The worry is that Kevin Warsh will follow administration orders to lower interest rates even though Fed professionals believe that to do so would ultimately cause prices to rise. The idea is that rates that are too low reduce the incentive to save, as well as making borrowing to spend on goods and services easier and less expensive. All this results in increased demand, which causes sellers to raise prices. An inflationary spiral begins.

History says this process feeds on itself and is very hard to stop once put in motion, without sharp increases in rates. Higher rates on new Treasury bonds decrease the value of older, lower-rate issues–which is why foreign government owners of tons of Treasuries are selling.

On the other hand, holders of fixed assets like property tend to benefit, which may be why a former real estate investor desires this outcome.

oil

For almost half a century, Iran has made the point that it would close the Strait of Hormuz in the event of an attack. It has mined waters in the area in the past. It is also a supplier of drones to Russia and a host of other parties. The global issue with closing the Strait is that about 20% of the world’s oil travels to market through it.

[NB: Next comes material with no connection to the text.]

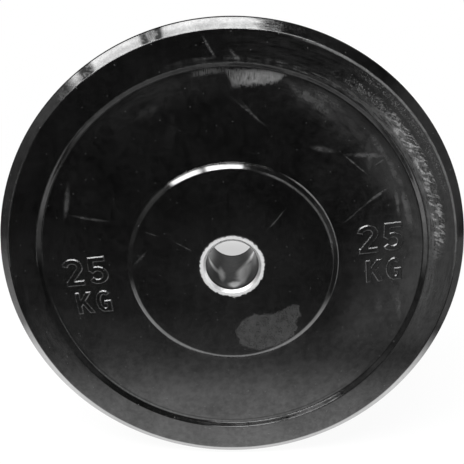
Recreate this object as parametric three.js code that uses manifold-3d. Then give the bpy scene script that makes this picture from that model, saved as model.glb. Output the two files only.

If news reports are accurate, however, the world doesn’t seem to have planned that well for any of this happening prior to the US attacking Iran.

My guess as to how things will play out:

–the prior consensus was that peak world oil production would happen around 2030. This is a demand phenomenon, not supply. Current events, however, suggest that we’re seeing peak oil now

–if so, the oil producing countries worst affected would be Saudi Arabia and the US, with the development of Venezuelan heavy oil pretty much a non-starter without large government subsidies

–this would also imply that the oil price will tend to drift lower, until it reaches $50? a barrel, which is where the highest cost new drilling projects will no longer be profitable

–if the current situation triggers a large move toward renewable energy, which it may well, oil could follow the path into irrelevance once trod by wood and coal. Not something I’d bet on today, but a possible eventual outcome.